The whole rock, including the park in which it stands, belongs (or was returned) to the Ananga tribe. They have lived in the area for over 30,000 years. They were pushed out by the growth of tourism in the 1940s, and, so as not to harm tourist activity, they were eventually displaced still further away by the Australian government. Unsurprisingly, they did not like this and after a long campaign they had the area given back to them with great fanfare in 1985. The first thing the tribe did was to immediately lease it back to the Australian Park Authority and so now the entire park is managed jointly by the Ananga and the Park Authority. At least that is the fairy tale with a nice ending for the tourists. The fact is that the Ananga remain angry that they are still crowded with tourists. At the time we arrived, after years of agitation, it was about to be forbidden to climb on the rock. We thought it had already happened, but we found, by pure chance, that it was still allowed.

One final thing about the Aboriginals, which apparently, for political correctness, I should really call “First Nations People” and their land ownership. The trend is towards “pastoral territory“, which, if I understood correctly, is actually land leased exclusively for cattle breeding, farming and closely related activities. In order not to make it too easy, sometimes it is “Crown“, that is State, land and at other times it is land belonging to the First Nations People. In the second case, it is both the State and the tribe to which it belongs that decide on the lease. I guess that is quite a mess.

We finally came to Yulara township and easily found the Sails in the Desert Hotel. It was well signposted but it also stuck out quite a bit. It was certainly the most luxurious accommodation in the whole town. We do not generally go so mad but, when we had begun our serious planning about half a year previously, it had been the only place there where we could make any reservation.

It was so huge that Lucie initially could not find the reception. She was eventually escorted there by the manager of the souvenir shop. Lucie loves the Australians. She was delighted that, even in that snobbish environment, they put away what she calls their “starch” and laughed when she said we had arrived on a Harley-Davidson.

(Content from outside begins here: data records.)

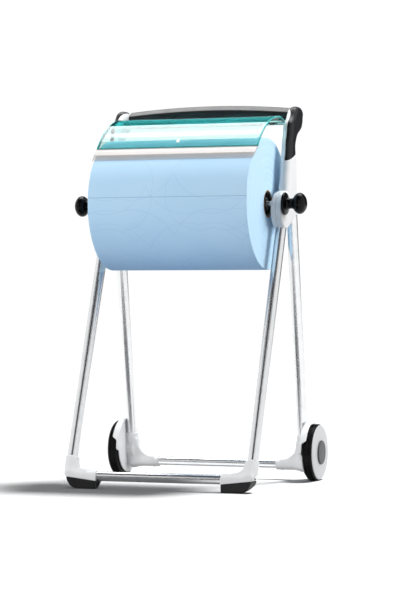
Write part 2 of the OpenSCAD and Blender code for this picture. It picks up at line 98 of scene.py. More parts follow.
def revolve(name, profile, y, z, side, segments=96, closed=True):
    """Turns [radius, x] points about an X axis. Points with radius 0 close on the axis."""
    verts, rows = [], []
    for r, x in profile:
        if r < 1e-6:
            rows.append([len(verts)] * segments)
            verts.append((side * x, y, z))
            continue
        row = []
        for k in range(segments):
            a = 2 * math.pi * k / segments
            row.append(len(verts))
            verts.append((side * x, y + r * math.cos(a), z + r * math.sin(a)))
        rows.append(row)
    faces = []
    pairs = list(zip(rows, rows[1:])) + ([(rows[-1], rows[0])] if closed else [])
    for a, b in pairs:
        for k in range(segments):
            j = (k + 1) % segments
            face = list(dict.fromkeys([a[k], a[j], b[j], b[k]]))
            if len(face) > 2:
                faces.append(face)
    ob = mesh_object(name, verts, faces)
    fix_normals(ob)
    return sharpen(ob, 32)


def fix_normals(ob, merge=True):
    """Points every face outwards. With merge, points in the same place are joined first."""
    bm = bmesh.new()
    bm.from_mesh(ob.data)
    if merge:
        bmesh.ops.remove_doubles(bm, verts=bm.verts, dist=1e-7)
    bmesh.ops.recalc_face_normals(bm, faces=bm.faces)
    bm.to_mesh(ob.data)
    bm.free()
    return ob


def ring_faces(rings, around):
    """Quads between neighbouring rings of points, with the last ring joined to the first."""
    faces = []
    for i in range(rings):
        i2 = (i + 1) % rings
        for k in range(around):
            j = (k + 1) % around
            faces.append((i * around + k, i2 * around + k, i2 * around + j, i * around + j))
    return faces


def rounded(points, radius, steps=5):
    """Rounds every corner of a closed outline of [u, v] points, except those on the axis."""
    out = []
    n = len(points)
    for i, p in enumerate(points):
        r = radius[i] if isinstance(radius, (list, tuple)) else radius
        p = np.array(p, float)
        a = np.array(points[i - 1], float) - p
        b = np.array(points[(i + 1) % n], float) - p
        la, lb = np.linalg.norm(a), np.linalg.norm(b)
        r = min(r, la * 0.45, lb * 0.45)
        if r < 0.05 or p[0] < 1e-6:
            out.append(tuple(p))
            continue
        p0, p1 = p + a / la * r, p + b / lb * r
        for k in range(steps + 1):
            t = k / steps
            out.append(tuple((1 - t) ** 2 * p0 + 2 * t * (1 - t) * p + t * t * p1))
    return out


def tube(name, a, b, r, wall, segments=64):
    """A steel tube from a to b, with bevelled ends."""
    a, b = np.array(a, float), np.array(b, float)
    axis = (b - a) / np.linalg.norm(b - a)
    u = np.cross(axis, [0, 1, 0.001])
    u /= np.linalg.norm(u)
    v = np.cross(axis, u)
    length = np.linalg.norm(b - a)
    profile = [(r - wall, 0), (r - 0.5, 0), (r, 0.5), (r, length - 0.5), (r - 0.5, length),
               (r - wall, length)]
    verts = []
    for rr, t in profile:
        for k in range(segments):
            ang = 2 * math.pi * k / segments
            verts.append(a + axis * t + rr * (u * math.cos(ang) + v * math.sin(ang)))
    ob = mesh_object(name, verts, ring_faces(len(profile), segments))
    fix_normals(ob)
    return sharpen(ob, 40)


# ---- fields: smooth solids as signed distances ----
def smin(a, b, k):
    """The smaller of two fields, blended where they differ by less than k."""
    h = np.clip(0.5 + 0.5 * (b - a) / k, 0, 1)
    return b * (1 - h) + a * h - k * h * (1 - h)


def smax(a, b, k):
    return -smin(-a, -b, k)


def ease(value, start, span):
    """0 below start, 1 above start + span, and an S-shaped rise between them."""
    t = np.clip((value - start) / span, 0, 1)
    return t * t * (3 - 2 * t)


def rod(x, y, z, at, axis, h0, h1, r, round_r=1.0):
    """A capped rod from at + h0 axis to at + h1 axis, with rounded ends."""
    dx, dy, dz = x - at[0], y - at[1], z - at[2]
    t = dx * axis[0] + dy * axis[1] + dz * axis[2]
    q = np.sqrt(np.maximum(dx * dx + dy * dy + dz * dz - t * t, 0)) - r + round_r
    e = np.abs(t - (h0 + h1) / 2) - (h1 - h0) / 2 + round_r
    return (np.minimum(np.maximum(q, e), 0)
            + np.hypot(np.maximum(q, 0), np.maximum(e, 0)) - round_r)


def chain(y, z, discs, pairs, k):
    """Tapered bars between discs [y, z, radius], blended over k."""
    out = None
    for i, j in pairs:
        ya, za, ra = discs[i]
        yb, zb, rb = discs[j]
        dy, dz = yb - ya, zb - za
        t = np.clip(((y - ya) * dy + (z - za) * dz) / (dy * dy + dz * dz), 0, 1)
        d = np.hypot(y - ya - dy * t, z - za - dz * t) - (ra + (rb - ra) * t)
        out = d if out is None else smin(out, d, k)
    return out


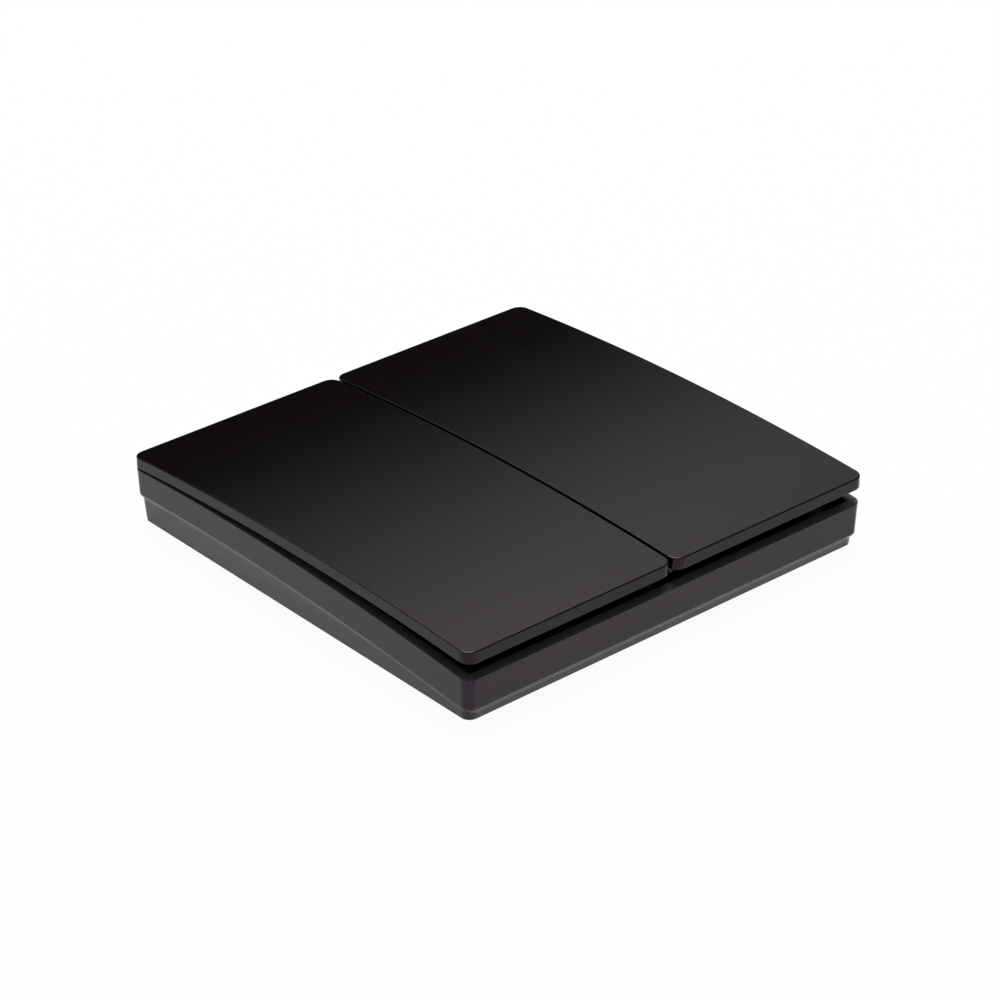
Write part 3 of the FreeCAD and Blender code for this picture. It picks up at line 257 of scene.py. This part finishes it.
def edge_rings(top, bottom, edge):
    """Insets and heights around a plate's section, from its underside to its face, with their tilt."""
    rings = []
    for surface, sign in ((bottom, -1), (top, 1)):
        for i in range(EDGE_STEPS + 1):
            step = i if sign > 0 else EDGE_STEPS - i
            tilt = math.pi / 2 * step / EDGE_STEPS
            inset = edge * (1 - math.cos(tilt))
            shift = -sign * edge * (1 - math.sin(tilt))
            rings.append((inset, surface, shift, sign * tilt))
    return rings


def plate_faces(count, rings):
    """The faces between rings of paired points: round the edge first, then the underside and the face."""
    faces = []
    for ring in range(rings - 1):
        low = 2 * count * ring
        high = low + 2 * count
        for k in range(0, 2 * (count - 1), 2):
            faces.append((low + k, high + k, high + k + 2, low + k + 2))
            faces.append((low + k + 1, low + k + 3, high + k + 3, high + k + 1))
        last = 2 * (count - 1)
        faces.append((low, low + 1, high + 1, high))
        faces.append((low + last, high + last, high + last + 1, low + last + 1))
    face = 2 * count * (rings - 1)
    for k in range(0, 2 * (count - 1), 2):
        faces.append((k, k + 2, k + 3, k + 1))
        faces.append((face + k, face + k + 1, face + k + 3, face + k + 2))
    return faces


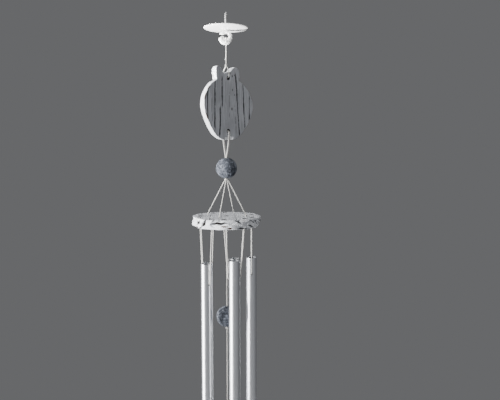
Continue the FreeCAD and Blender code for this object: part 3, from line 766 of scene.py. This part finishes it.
def carvePlaque():
    shape = plaqueShape
    piece, points, normals = evenBoard("carvedPlaque", "plaque", "plaque", "board_wood", shape["grain"])
    low, high = (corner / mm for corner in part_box("plaque"))
    x, y, z = points.T
    tall, half = high.z - low.z, (high.y - low.y) / 2
    up = (z - low.z) / tall
    facing = normals[:, 1]
    isFront = facing < 0
    holeGap = np.min([np.hypot(x - holeX, z - holeZ) for holeX, holeZ in shape["holes"]], axis=0)
    awayFromHoles = holeGap > shape["holeClear"]

    # hewn edge: points near it go in with it, less and less towards the middle of the face
    isEdge = (np.abs(facing) < 0.45) & awayFromHoles
    along = np.arctan2(z - low.z - shape["middle"] * tall, x) * shape["outwards"]
    cut = hewn(7, along, y, 2 * math.pi * shape["outwards"], **shape["edge"])
    nearest, gap = edgeNeighbours(points, isEdge)
    inward = -normals * [1, 0, 1]
    inward /= np.maximum(np.linalg.norm(inward, axis=1), 1e-6)[:, None]
    moved = points + inward[nearest] * (cut[nearest] * (1 - smoothStep(gap, 0, shape["fade"])))[:, None]
    worn = shape["worn"]
    wornBy = worn["from"] + worn["spread"] * wander(3, along * 0.4)
    roundedOff = np.clip(1 - gap / worn["reach"], 0, 1) ** 2 * wornBy

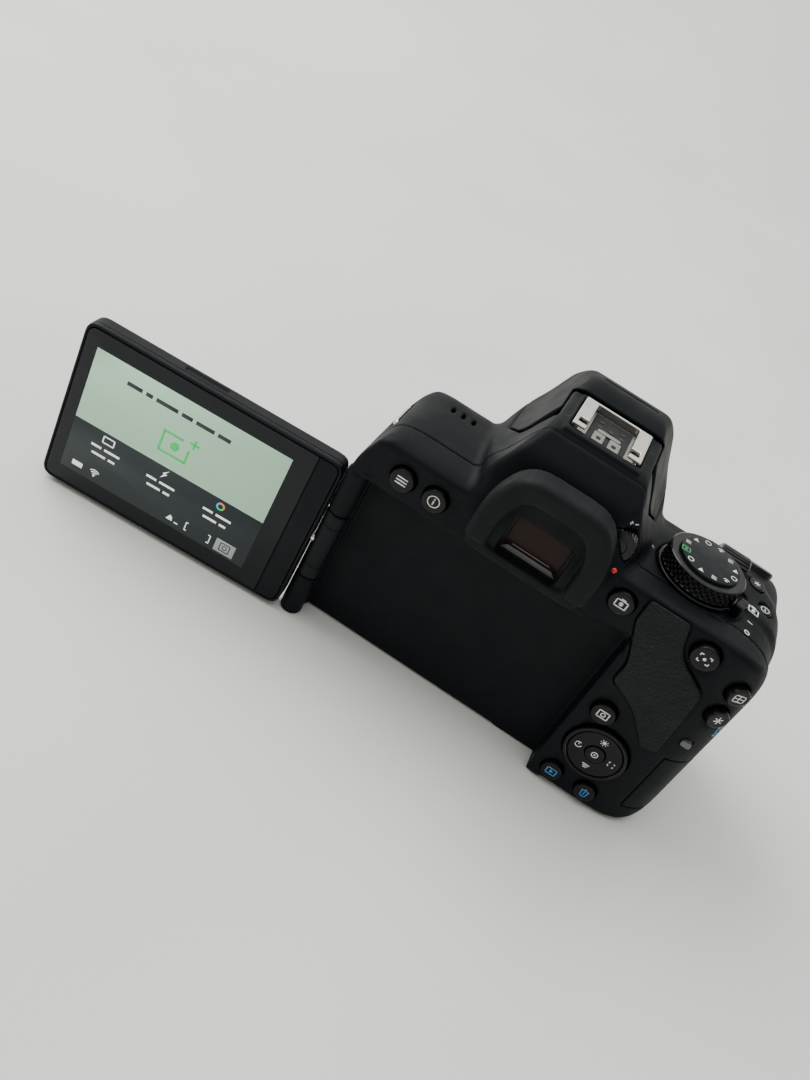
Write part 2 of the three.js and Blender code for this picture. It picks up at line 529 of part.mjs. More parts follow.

The Sails is a seriously big hotel. It is open plan, criss-crossed by shrub fringed paths and only two storey, so as not to impede sight lines. It occupies a huge area. We rode around to the side, so as to be nearer our room and we still had to drag our bags about 500 metres. Our room was stunningly luxurious by any standard, let alone compared to our previous night’s cabin in Marla and we really appreciated the sophisticated air-conditioning.


In the coolness of our room I wasted no time in having a shave where I could properly see myself in the mirror and we both took a shower. Refreshed and re-civilised we put on light clothing and rode off to watch the sunset over the rock. We were not the only ones with the same idea and we had to queue, for a while, at the entrance to the park in order to buy a three day ticket. We rode in and soon found what is obviously THE place to take pictures of the sunset – and stopped there. There was quite a crowd of people, some with their ‘phones, some with very complicated photographic equipment. There was almost a party atmosphere. One guy was good enough to take a few pictures of us (including one of us with our Christmas hats on, for our Christmas card !) so we did not need to take a selfie !

The colour of the monolith, in the last rays of sunshine, was simply dazzling. A competing array of reds and browns that constantly shifted as the sun slowly slipped towards the horizon.

Photos taken, we then got onto the Harley and rode all the way around the rock. Our basic plan was to get up early on the following morning and hike all of the way round the base. As I probably keep saying, up close, the sheer immensity of the rock is simply mind blowing. That would have been quite a hike. As we circled, it was still hard to believe that this was one, single, piece of stone. It does have a few cracks and fissures, here and there, that were black then, in the fading light, but it is a single piece. We checked ! We went around the whole rock, basically scoping out the terrain for the following day and then we set off on the way back to the hotel. Night fell very quickly and, for the first time, we rode after sunset. It was pitch black before we arrived home. Under normal circumstances, riding in the dark is quite dangerous because of the animals (see my previous notes on dead kangaroos), but in the circus of the long string of cars leaving the party, it was unlikely any animal would cross the road by mistake. We stopped in a shop to buy water and something to eat on the following day’s hike. There we met our “photographer” again, this time with his wife. It turned out that they were Swiss and were planning to move on to New Zealand after Australia. Our travel plans amazed them. We were fast becoming used to the fact that when we told people where we had already been and what we intended to do, they would assume we must be spending a whole year in Australia.

When we found out that the bar/restaurant beside the pool in the hotel was not as exorbitant as we would have expected, we ate at home, so to speak. It was a little bit on the “nouvelle cuisine” side, in terms of portion size, but beautifully cooked and extremely tasty. After all the heat we were not exactly starving so it was enough for us. What the heat had done was to make us very thirsty. We drank a litre of water before dinner and another litre with dinner. It would probably get worse. There was a sign, hung at the entrance to the park, stating that the following day there would be dangerously high temperatures, possibly over 40 ° C. For that reason, we set our alarm clock for 5.00 am. so that, long before 6:00 a.m. we could be starting our hike. The biggest heat was supposedly around two in the afternoon and it was our intention to be having an air-conditioned siesta by then.

Lucie seized the chance to catch up on our washing. It was still so warm outside that most of it dried in a matter of seconds.

Lucie writes a daily journal of our travels, in Czech, for her family back home. It seems they follow our adventures avidly. I was curious to see how she would describe the difference between our accommodation in Marla, the day before, which was really spartan and that day’s luxury. Almost disappointingly, it translated as “We definitely skipped a few levels.”